Personal details
- Born: December 1956 (age 69) Xichang, Sichuan, China
- Party: Chinese Communist Party
- Alma mater: Peking University
- Occupation: Professor of Law

= Wu Zhipan =

Chinese jurist

Wu Zhipan (吴志攀; born December 12, 1956) is a Chinese legal scholar, professor of law at Peking University, and doctoral supervisor. He has served as vice president and Executive Vice President of Peking University, as well as a member of the university's Party Standing Committee. Wu is a vice president of the China Law Society and concurrently serves as director of both the Peking University Asia-Pacific Research Institute and the Peking University Financial Law Research Center. He is also an independent director of BlueFocus Intelligent Communications Group.

== Biography ==
Wu was born in Xichang, Sichuan, in December 1956. He joined the workforce in 1975 and later enrolled at Peking University, where he completed his bachelor's degree in law in 1982, his master's degree in 1985, and his doctorate in 1988. During his doctoral studies, he also undertook academic training and lecturing at Shue Yan College in Hong Kong.

After earning his doctorate, Wu joined the faculty of the Department of Law at Peking University in 1988 as a lecturer. From 1991 to 1992, he was a visiting scholar at Harvard Law School. Upon returning to China, he became an associate professor and deputy director of the department's teaching and research office, while also serving as director of the newly established Financial Law Research Center. He was promoted to full professor in 1995.

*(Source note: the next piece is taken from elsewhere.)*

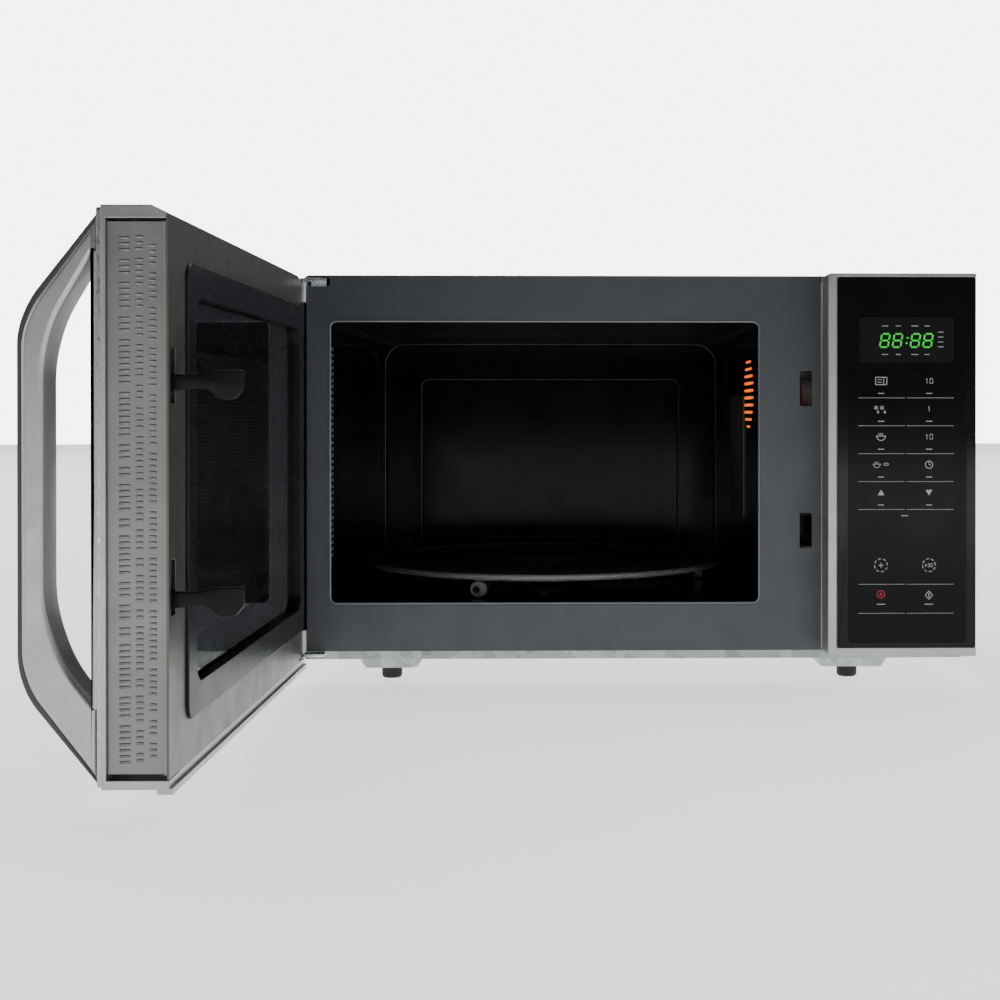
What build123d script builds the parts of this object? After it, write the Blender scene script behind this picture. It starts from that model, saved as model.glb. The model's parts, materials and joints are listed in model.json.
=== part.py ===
from build123d import *
import math
import os

# A countertop microwave oven with its side-hinged door standing open at a right angle.
# Millimetres. X runs across the front, Y runs from the front plate (y = 0) to the back, Z is up.
# The origin lies on the resting plane, under the middle of the front plate.

# ---- cabinet ----
HALF_WIDTH = 242.0
TOP = 298.0
DEPTH = 357.0
SHEET = 0.7
PLATE_HALF = 239.0
PLATE_BOTTOM = 24.0
PLATE_THICK = 1.2

# ---- oven cavity ----
CAVITY_LEFT = -222.4
CAVITY_RIGHT = 91.8
CAVITY_FLOOR = 58.3
CAVITY_ROOF = 265.0
CAVITY_DEPTH = 318.0
CAVITY_CORNER = 5.0
BACK_CORNER = 19.0
EMBOSS = 6.0
WELL_LEFT = -186.5
WELL_RIGHT = 53.0
WELL_BOTTOM = 73.5
WELL_TOP = 228.5

# ---- base and feet ----
PAN_Z = 17.5
PAD_Z = 9.5
FOOT_RADIUS = 7.5
FOOT_LEFT = -180.5
FOOT_RIGHT = 161.0
FOOT_FRONT = 30.0
FOOT_BACK = 318.0

# ---- control panel ----
HOUSING_LEFT = 136.2
HOUSING_FRONT = -38.0
HOUSING_BOTTOM = 24.7
HOUSING_TOP = 296.8
FASCIA_LEFT = 142.8
FASCIA_BOTTOM = 31.2
FASCIA_TOP = 294.0
WINDOW_LEFT = 158.0
WINDOW_RIGHT = 225.0
WINDOW_BOTTOM = 233.5
WINDOW_TOP = 264.5
PANEL_POSTS = [(226, 50), (226, 275), (146, 275)]

# ---- door, drawn closed and then swung open about its hinge axis ----
HINGE_X = -241.2
HINGE_Y = -4.3
DOOR_LEFT = -244.4
DOOR_RIGHT = 134.9
DOOR_BACK = -3.8
DOOR_FRONT = -36.6
GLASS_FRONT = -39.0
DOOR_BOTTOM = 14.5
DOOR_TOP = 299.2
CHOKE_LEFT = -234.6
CHOKE_RIGHT = 101.6
CHOKE_BOTTOM = 41.0
CHOKE_TOP = 274.6
CHOKE_PROUD = 1.6
CHOKE_BORDER = 17.0
GLASS_LEFT = -216.0
GLASS_RIGHT = 84.0
GLASS_BOTTOM = 54.0
GLASS_TOP = 262.0
VIEW_LEFT = -190.0
VIEW_RIGHT = 57.0
VIEW_BOTTOM = 74.0
VIEW_TOP = 233.0
SCREEN_Y = -14.8
PIN_RADIUS = 1.7
PIN_HOLE = 1.75
EYE_RADIUS = 3.2
HINGE_ARMS = [(293.0, 295.4), (20.6, 23.0)]
HINGE_BASES = [(274.0, 296.2), (20.6, 38.0)]
KNUCKLES = [(24.0, 40.0), (278.0, 292.6)]
HANDLE_RIGHT = 133.6
HANDLE_WIDTH = 22.0
HANDLE_REACH = 39.0
HANDLE_BAR = 13.0
HANDLE_SCREW_X = HANDLE_RIGHT - HANDLE_WIDTH / 2

# ---- latch ----
SLOT_LEFT = 121.4
SLOT_RIGHT = 130.2
SLOTS = [(202.7, 228.4), (98.6, 124.3)]
HOOK_X = 125.4
HOOK_THICK = 4.4
HOOK_PITCH = 106.8
HOOK_TOP = 212.5
HOOK_DROP = 8.2
SWITCH_HEIGHTS = [HOOK_TOP - HOOK_PITCH - HOOK_DROP - 7.0, HOOK_TOP - HOOK_DROP - 7.0, 147.0]

# ---- turntable ----
TABLE_X = -68.0
TABLE_Y = 159.0
TRAY_RADIUS = 147.5
ROLLER_CIRCLE = 129.0
ROLLER_PHASE = 8.0
ROLLER_RADIUS = 6.0
ROLLER_WIDTH = 6.0
TRACK_Z = CAVITY_FLOOR + 2 * ROLLER_RADIUS + 0.3
TRAY_RIM_Z = 78.0
AXLE_Z = CAVITY_FLOOR + ROLLER_RADIUS + 0.15
SHAFT_RADIUS = 3.5

# ---- electrical compartment ----
BAY_LEFT = CAVITY_RIGHT + SHEET
FAN_X = 172.0
FAN_Z = 165.0
FAN_RADIUS = 52.0
FAN_Y = 318.0
BLADES = 6
FEED_Y = 157.5
FEED_Z = 205.0
LAMP_X = BAY_LEFT + 24
LAMP_Y = 75.0
LAMP_Z = 213.0
INLET_X = 205.0
INLET_Z = 60.0

os.makedirs("parts", exist_ok=True)


def block(x0, x1, y0, y1, z0, z1):
    """A box between two corners."""
    return Pos((x0 + x1) / 2, (y0 + y1) / 2, (z0 + z1) / 2) * Box(x1 - x0, y1 - y0, z1 - z0)


def slab_y(x0, x1, z0, z1, radius, y0, y1):
    """A round-cornered plate that faces along Y."""
    face = RectangleRounded(x1 - x0, z1 - z0, radius)
    return Pos((x0 + x1) / 2, y0, (z0 + z1) / 2) * Rot(-90, 0, 0) * extrude(face, y1 - y0)


def slab_z(x0, x1, y0, y1, radius, z0, z1):
    """A round-cornered plate that faces along Z."""
    face = RectangleRounded(x1 - x0, y1 - y0, radius)
    return Pos((x0 + x1) / 2, (y0 + y1) / 2, z0) * extrude(face, z1 - z0)


def rod_x(radius, x0, x1, y, z):
    """A round bar along X."""
    return Pos((x0 + x1) / 2, y, z) * Rot(0, 90, 0) * Cylinder(radius, x1 - x0)


def rod_y(radius, x, y0, y1, z):
    """A round bar along Y."""
    return Pos(x, (y0 + y1) / 2, z) * Rot(90, 0, 0) * Cylinder(radius, y1 - y0)


def rod_z(radius, x, y, z0, z1):
    """A round bar along Z."""
    return Pos(x, y, (z0 + z1) / 2) * Cylinder(radius, z1 - z0)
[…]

Between 1996 and 1999, Wu served as chair of the Department of Law and as a doctoral supervisor. In 1997, he was selected as an Eisenhower Fellow and conducted academic exchanges in the United States. From 1999 to 2001, he served as dean of the School of Law at Peking University and concurrently as assistant to the university president.

From 2001 onward, Wu held a series of senior administrative positions at Peking University. He served as assistant to the president, then vice president, and beginning in 2003 as deputy Party secretary and vice president. In December 2004, he became executive deputy Party secretary of the university, executive deputy director of the University Council, and chief legal adviser. He continued in these roles until 2010. Between 2010 and 2017, Wu served as Executive Vice President of Peking University and a member of the Party Standing Committee, while also acting as the university's chief legal adviser.